In C.R. No. 1243/88 the show cause notice is at Annexure I. In the show cause notice in clause it is stated that in view of the fact stated above, it has become necessary to re-determine the "value" of the excisable goods cleared by the said company in terms of Section 4(2) of the Act. In the notice it is admitted that there was factory gate sales. As there was factory gate sales the respondents had no power to re-determine the value of the goods in terms of Section 4(2) of the Act. The price must be determined in terms of Section 4(I)(a). In this view of the matter the notice dated 8-4-1987 vide Annexure-I to the writ application stands quashed.
In C.R. No. 1387/87 the show cause notice is dated 30-11-1987 vide Annexure-C. It is admitted that there was factory gate sales. About 90% of their production is marketed through their branches/depots. So the factory gate sales price is not the value of their product for the purpose of Section 4 of the Act. So, the authority is entitled to assess the value of the said goods under Section 4(2) of the Act. As the factory gate sales is not the basis for determining the value of the goods, this show cause notice stands quashed.
In C.R. No. 593/87 the show cause notice is Annexure-B dated 29-1-1987. There also it is stated that there are factory gate sales and 90% of their production is marketed through their branches/depots. So, the authority wanted to redetermine the value by applying Section 4(2) of the Act. As the factory gate sale is the basis for assessment the value of goods this show cause notice stands quashed.
In C.R. No. 592/87 the show cause notice is dated 29-1-1987 vide Annexure-B to the writ application. There also it is stated that there are also factory gate sales and 90% of their production is marketed through their branches and they wanted to assess the value under Section 4(2) of the Act. As indicated earlier this cannot be done and accordingly this show cause notice stands quashed.

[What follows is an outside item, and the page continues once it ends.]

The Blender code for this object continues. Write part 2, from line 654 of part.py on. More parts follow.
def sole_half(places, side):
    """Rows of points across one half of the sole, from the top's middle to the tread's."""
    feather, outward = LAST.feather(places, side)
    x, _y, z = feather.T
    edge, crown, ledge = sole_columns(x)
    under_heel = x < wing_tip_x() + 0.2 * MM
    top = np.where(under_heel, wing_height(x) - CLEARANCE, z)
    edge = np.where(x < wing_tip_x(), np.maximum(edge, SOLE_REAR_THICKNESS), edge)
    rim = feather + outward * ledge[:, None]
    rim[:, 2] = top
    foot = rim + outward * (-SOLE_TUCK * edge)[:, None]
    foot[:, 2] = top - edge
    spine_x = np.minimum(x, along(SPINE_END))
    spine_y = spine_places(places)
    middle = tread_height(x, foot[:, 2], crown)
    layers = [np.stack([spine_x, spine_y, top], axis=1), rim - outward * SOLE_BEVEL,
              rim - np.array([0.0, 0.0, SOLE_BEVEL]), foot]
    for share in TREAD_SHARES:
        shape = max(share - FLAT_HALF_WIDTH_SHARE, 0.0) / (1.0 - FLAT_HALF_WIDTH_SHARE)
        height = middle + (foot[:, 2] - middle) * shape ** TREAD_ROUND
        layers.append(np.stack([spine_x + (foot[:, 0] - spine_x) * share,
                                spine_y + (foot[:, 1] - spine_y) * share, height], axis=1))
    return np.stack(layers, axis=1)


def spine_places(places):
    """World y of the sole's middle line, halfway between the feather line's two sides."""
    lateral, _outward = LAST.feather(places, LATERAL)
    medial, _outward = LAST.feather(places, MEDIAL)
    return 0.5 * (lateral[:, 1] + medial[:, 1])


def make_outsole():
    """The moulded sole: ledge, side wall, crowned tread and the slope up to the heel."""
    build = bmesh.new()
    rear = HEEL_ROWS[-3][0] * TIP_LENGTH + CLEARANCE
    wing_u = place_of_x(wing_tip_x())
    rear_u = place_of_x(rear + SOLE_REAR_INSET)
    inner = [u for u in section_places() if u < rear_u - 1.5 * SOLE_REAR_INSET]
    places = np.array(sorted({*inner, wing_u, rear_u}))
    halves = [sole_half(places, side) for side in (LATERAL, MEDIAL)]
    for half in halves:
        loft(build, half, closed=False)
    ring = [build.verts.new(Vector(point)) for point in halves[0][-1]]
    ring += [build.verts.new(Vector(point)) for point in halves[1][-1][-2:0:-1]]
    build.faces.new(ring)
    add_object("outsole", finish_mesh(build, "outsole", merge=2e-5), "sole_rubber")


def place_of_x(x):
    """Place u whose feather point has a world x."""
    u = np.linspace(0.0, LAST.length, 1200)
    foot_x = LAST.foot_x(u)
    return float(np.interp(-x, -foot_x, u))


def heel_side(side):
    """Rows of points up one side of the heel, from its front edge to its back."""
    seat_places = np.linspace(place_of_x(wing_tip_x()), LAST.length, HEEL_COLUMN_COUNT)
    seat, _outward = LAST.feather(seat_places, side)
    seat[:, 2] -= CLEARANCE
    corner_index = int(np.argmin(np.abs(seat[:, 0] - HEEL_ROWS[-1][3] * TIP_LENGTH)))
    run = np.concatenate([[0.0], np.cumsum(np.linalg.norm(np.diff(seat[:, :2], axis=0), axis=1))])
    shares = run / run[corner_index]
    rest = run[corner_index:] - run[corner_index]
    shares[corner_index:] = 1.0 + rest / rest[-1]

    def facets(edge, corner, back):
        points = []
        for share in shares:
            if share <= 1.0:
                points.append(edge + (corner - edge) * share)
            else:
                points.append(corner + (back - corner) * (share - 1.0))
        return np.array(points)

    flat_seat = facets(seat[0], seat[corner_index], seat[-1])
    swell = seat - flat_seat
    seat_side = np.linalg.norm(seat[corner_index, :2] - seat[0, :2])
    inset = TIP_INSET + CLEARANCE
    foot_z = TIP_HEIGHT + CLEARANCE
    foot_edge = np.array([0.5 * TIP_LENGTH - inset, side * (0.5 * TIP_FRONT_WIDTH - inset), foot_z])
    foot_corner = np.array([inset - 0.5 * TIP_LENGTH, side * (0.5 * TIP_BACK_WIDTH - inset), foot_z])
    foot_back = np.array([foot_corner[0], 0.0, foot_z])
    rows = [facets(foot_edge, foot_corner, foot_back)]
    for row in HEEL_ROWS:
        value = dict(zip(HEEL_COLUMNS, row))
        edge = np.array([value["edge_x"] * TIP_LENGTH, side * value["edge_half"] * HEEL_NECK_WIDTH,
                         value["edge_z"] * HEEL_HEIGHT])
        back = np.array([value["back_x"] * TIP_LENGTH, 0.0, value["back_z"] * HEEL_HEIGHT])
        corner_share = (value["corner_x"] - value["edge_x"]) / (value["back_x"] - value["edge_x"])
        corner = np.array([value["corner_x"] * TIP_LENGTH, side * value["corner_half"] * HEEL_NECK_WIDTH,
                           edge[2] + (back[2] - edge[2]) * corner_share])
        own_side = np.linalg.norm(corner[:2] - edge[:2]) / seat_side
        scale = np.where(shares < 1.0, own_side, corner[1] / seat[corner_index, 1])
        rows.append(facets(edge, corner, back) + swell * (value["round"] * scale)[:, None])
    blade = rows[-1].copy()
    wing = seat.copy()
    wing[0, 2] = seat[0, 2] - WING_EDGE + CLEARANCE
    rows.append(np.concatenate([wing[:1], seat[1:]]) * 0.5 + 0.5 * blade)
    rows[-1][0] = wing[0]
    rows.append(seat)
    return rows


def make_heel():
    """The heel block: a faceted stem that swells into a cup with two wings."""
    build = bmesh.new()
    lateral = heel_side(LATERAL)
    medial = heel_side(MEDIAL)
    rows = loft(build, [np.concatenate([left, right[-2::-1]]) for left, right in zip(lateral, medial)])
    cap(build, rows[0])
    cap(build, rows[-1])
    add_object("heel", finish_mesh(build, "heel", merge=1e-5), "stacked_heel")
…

In C.R. No. 1242/88 the show cause notice is at Annexure-I dated 8-4-1987. Annexure-I shows that they wanted to re-determine the value of goods under Section 4(2) of the Act though it is admitted that there are factory gate sales. As this cannot be done this show cause notice stands quashed.
Accordingly all the Civil Rules are allowed as indicated above. I leave the parties to bear their own costs.

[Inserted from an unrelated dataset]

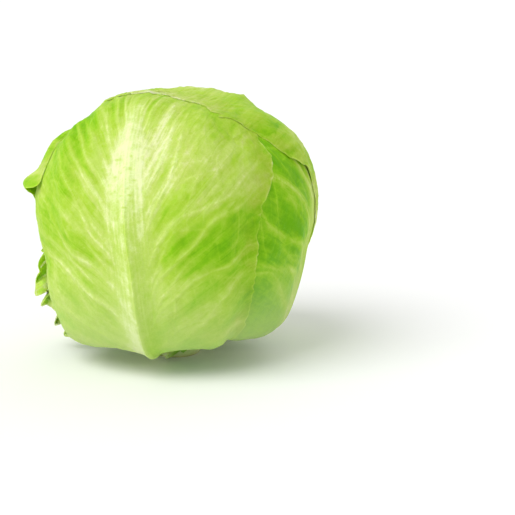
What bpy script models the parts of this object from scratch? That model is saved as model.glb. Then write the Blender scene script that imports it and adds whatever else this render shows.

Before I part with the record I would like to state one thing. The respondents wanted to urge that they have issued the show cause notice by invoking the power under Section 11A(1) of the Act. Mr. Lahoti, learned counsel appearing for the petitioners wanted to urge that even though this power cannot be exercised by invoking the power under Section 11A(1) of the Act. I have decided the matter by holding that the value is to be assessed under Section 4(I)(a) of the Act, this aspect of the matter has not been considered and also I did not hear the respondents on this aspect of the matter.